Written task – Which lines in the material below contain the word "from"? Copy each of them.

Dataset extract –
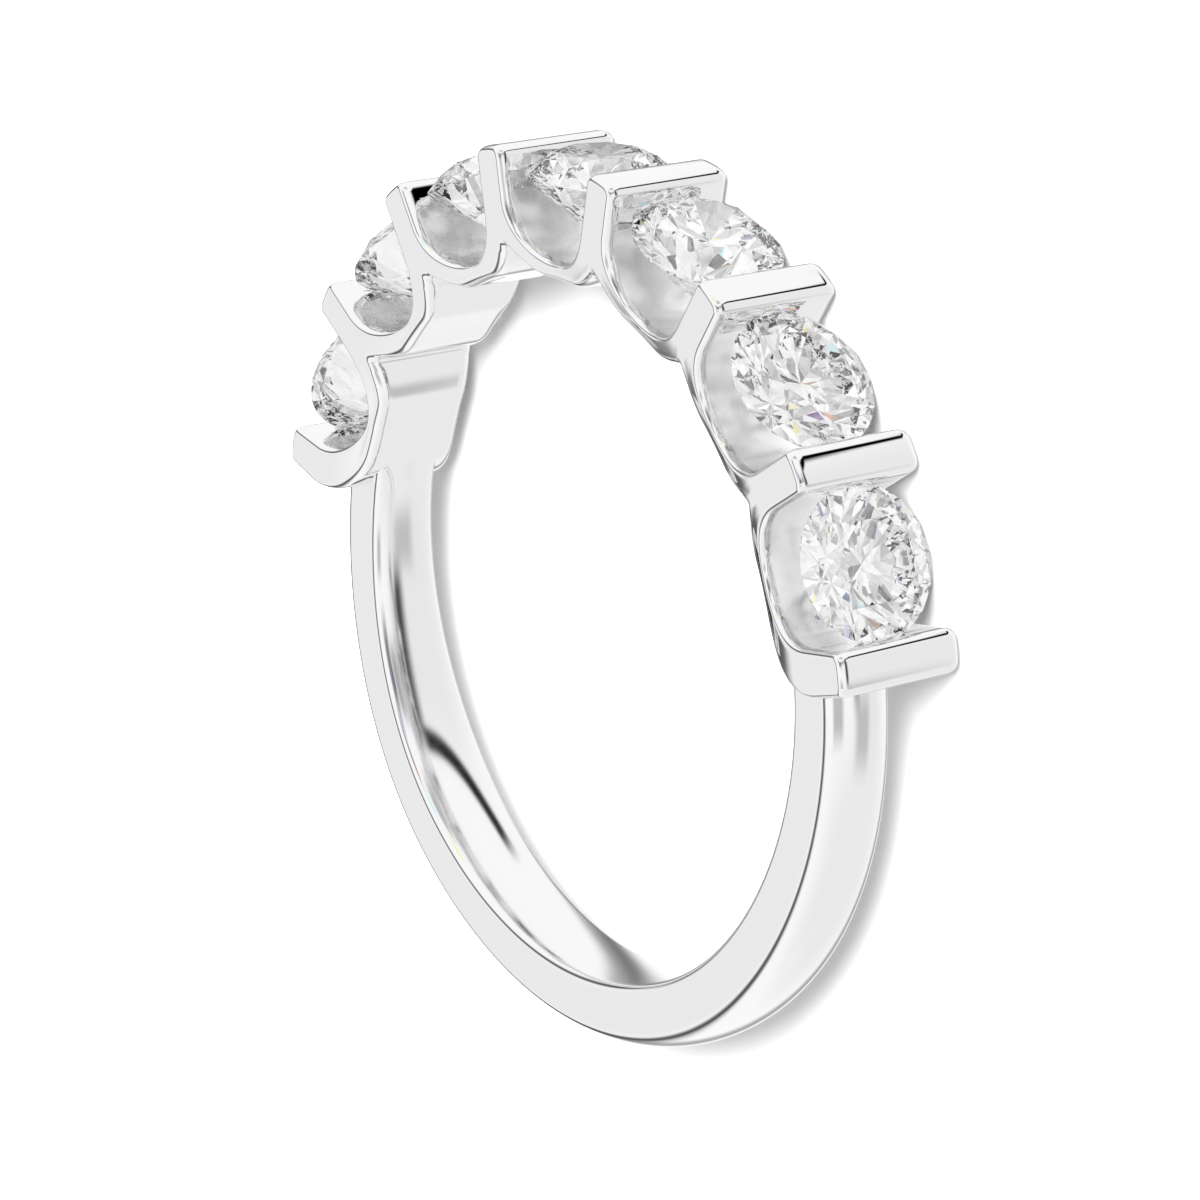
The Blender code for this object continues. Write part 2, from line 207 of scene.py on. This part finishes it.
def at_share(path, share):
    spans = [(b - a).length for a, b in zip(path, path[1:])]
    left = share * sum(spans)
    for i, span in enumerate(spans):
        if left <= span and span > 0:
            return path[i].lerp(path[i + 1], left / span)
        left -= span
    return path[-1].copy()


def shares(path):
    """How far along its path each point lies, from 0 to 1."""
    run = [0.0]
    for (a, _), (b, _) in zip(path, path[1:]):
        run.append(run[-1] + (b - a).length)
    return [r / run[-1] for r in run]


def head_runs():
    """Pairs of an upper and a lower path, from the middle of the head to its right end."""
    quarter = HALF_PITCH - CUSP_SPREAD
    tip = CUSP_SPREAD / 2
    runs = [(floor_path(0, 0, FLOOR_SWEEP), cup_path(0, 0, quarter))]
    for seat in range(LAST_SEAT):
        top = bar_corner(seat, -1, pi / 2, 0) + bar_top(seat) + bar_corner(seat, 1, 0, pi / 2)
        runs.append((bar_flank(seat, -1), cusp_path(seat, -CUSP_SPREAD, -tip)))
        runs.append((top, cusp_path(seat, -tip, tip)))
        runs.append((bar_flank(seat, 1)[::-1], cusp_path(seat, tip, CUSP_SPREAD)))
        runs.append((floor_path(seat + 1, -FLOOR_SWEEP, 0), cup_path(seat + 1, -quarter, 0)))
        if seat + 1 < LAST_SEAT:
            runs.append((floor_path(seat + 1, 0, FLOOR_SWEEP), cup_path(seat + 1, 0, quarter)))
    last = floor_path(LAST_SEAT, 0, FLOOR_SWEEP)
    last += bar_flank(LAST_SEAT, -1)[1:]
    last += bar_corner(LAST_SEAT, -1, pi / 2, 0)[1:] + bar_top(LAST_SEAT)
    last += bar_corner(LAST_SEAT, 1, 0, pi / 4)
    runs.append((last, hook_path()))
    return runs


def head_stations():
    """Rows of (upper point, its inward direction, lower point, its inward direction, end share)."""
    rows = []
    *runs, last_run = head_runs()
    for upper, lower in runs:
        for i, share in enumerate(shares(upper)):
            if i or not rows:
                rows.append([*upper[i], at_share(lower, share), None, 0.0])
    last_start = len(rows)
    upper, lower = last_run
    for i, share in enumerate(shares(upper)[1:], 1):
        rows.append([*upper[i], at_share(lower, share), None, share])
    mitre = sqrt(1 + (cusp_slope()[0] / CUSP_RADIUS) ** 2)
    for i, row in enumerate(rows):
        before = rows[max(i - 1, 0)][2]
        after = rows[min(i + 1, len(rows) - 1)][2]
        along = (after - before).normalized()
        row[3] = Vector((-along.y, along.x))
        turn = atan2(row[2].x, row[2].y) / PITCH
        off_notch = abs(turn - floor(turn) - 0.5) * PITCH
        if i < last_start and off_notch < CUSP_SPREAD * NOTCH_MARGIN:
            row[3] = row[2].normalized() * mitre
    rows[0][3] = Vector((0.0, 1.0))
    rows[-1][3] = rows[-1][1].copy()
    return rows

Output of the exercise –
The Blender code for this object continues. Write part 2, from line 207 of scene.py on. This part finishes it.
    """How far along its path each point lies, from 0 to 1."""
    """Pairs of an upper and a lower path, from the middle of the head to its right end."""